I can't really talk about what happens down there without giving away some of the film's surprises, so I'll just say that The Descent does suspense and scares with skill and imagination. Though I was frustrated with the film in terms of consistent realism. Director Marshall depicts some aspects of caving with a kind of cinema verite realism, showing how tight some of the passages are, how arduous and tedious and dangerous the work of navigating underground can be, and then other elements of caving are shown in cartoonish broad strokes that weaken the film more than I think Marshall realized. For instance, a caver with naught but a flashlight affixed to their helmet (or even just an oversized glowstick) cannot run in a cave, especially if they've never been in that cave before. Also, during one scene in the movie, the women have to swim through certain water-logged passages to proceed. But as watchers of the Discovery Channel know, if a caver swims through water, (which in a cave in Appalacia in the winter time is going to be very very cold), and the water's higher than the caver's heart, the clothes have to be stripped off, stored in a sealed bag, and towed along with the caver until they get to a dry perch, dry off, and get dressed again. I'm not saying they should have adhered to this fact of caving because I think this movie needed naked women in it, but because I think an unyielding sense of realism would really help set the audience up for the unreality of what's to come. Ridley Scott understood this, I think.
In Alien, half the film takes place before we even lay eyes on the Monster. And throughout that first half of the film, we're inundated with exclusive, jargon-laced dialogue that comes off as mind-numbingly real -- real enough to make the audience feel as though they're watching a sci-fi documentary. So when the Monster shows up, we believe its real, and its scary. The Exorcist operated under the same dictum. Now I understand that some running was probably necessary for a horror film of this kind, and maybe there wasn't enough screentime to show all the facets of caving as it really is, but I think the director would have had more success with this film had he clung tenaciously to the idea of making The Descent the ultimate caving movie, and that means taking it very seriously.
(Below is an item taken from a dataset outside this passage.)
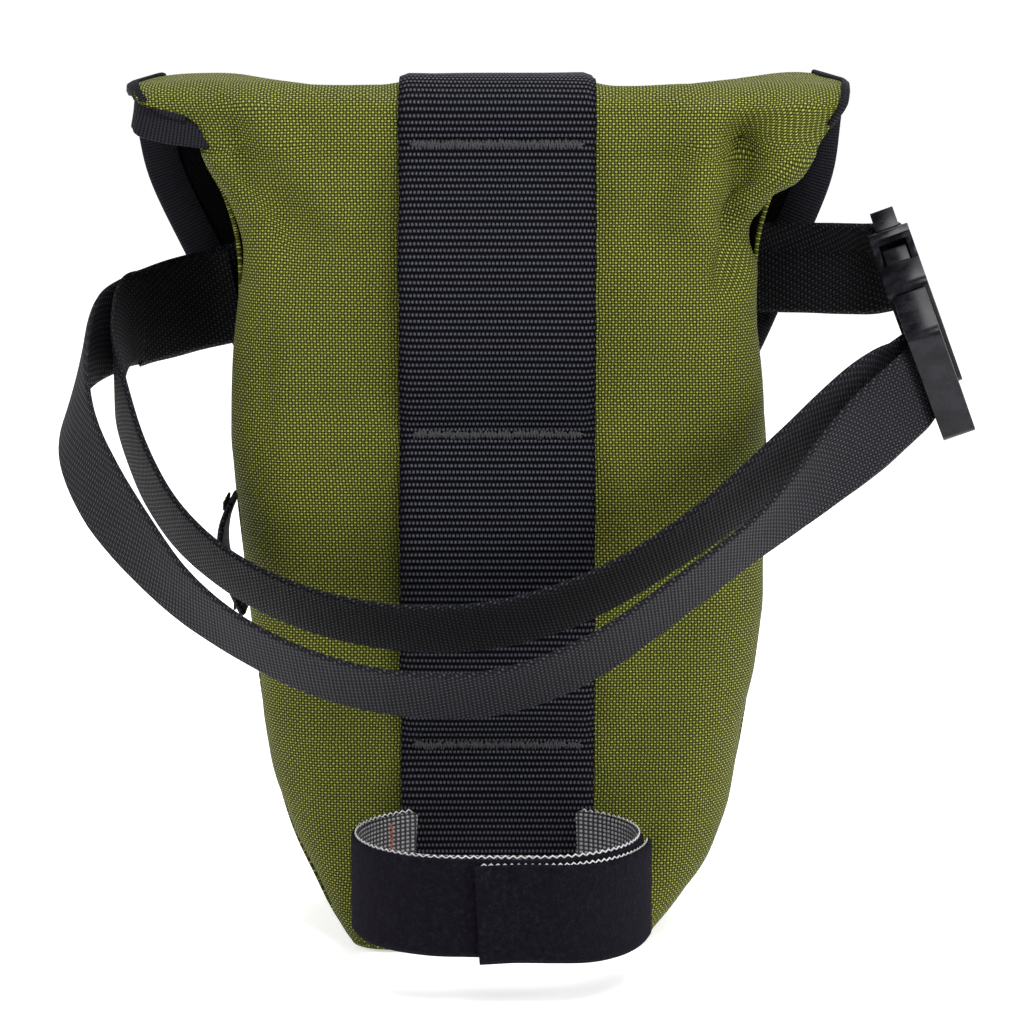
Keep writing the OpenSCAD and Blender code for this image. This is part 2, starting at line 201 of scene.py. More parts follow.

Not that I'm trying to sell myself as an expert of any kind -- I've only been to "show caves" and did some light caving when I was a kid in Boy Scouts back when they called it 'spelunking' -- but it's not hard to spot the places in the film when Marshall cuts corners to expedite the action, and I think this was the wrong way to go. Though overall, I forgave some of the goofier moments and sat back to enjoy the Monsters. Marshall definitely knows his horror movies, and surprisingly, references Carrie more than once. It came off more like weird homage to me than an instance of ripping off a superior film, so I liked it. I reccomend taking a look at The Descent, if not in the theaters, than when it comes out on DVD.
[By the way: Peggy didn't like it.]
1 comment:
Yeah, it's a decent flick. Plenty of good scares. The claustrophobic 'Go! Go! Go!' scene was the best where the small crevice they were crawling through started falling. Good, good stuff. The monsters are kinda week sauce, though. I mean, they kinda make sense, but everytime I looked at one I thought of some poor NCSA drama student donning a latex monster suit to show his acting prowess... their movements were just so big - too big. Small gripe. Still, HB and I were scared for most of the latter part of the movie. I didn't like the characters too much, probably because the acting bothered me in places. None of that 'we're just girls having a party in a cabin' crap seemed real to me. I hate it when an actor cannot look at the Director and say, 'I'm just not feeling these lines are natural' - or hell, the Director should see how forced and horrible the line readings are and get them to change them.
I have to think of that line in American Beauty where the supposed to be 'frumpy' Jane Burnham looks into her boyfriend's camcorder and says, "I need a father who's a role model, not some horny geek-boy who's gonna spray his shorts every time I bring a girlfriend home from school." That has to be one of the worst line readings of all time. The actress seems like she doesn't actually comprehend the words she's saying. It's just aweful. And, they show it twice in the movie, right? Once at the beginning and once at the end? Anyhow...
The Descent is fun, Crane - you are right, sir. And, I dug the Carrie moments.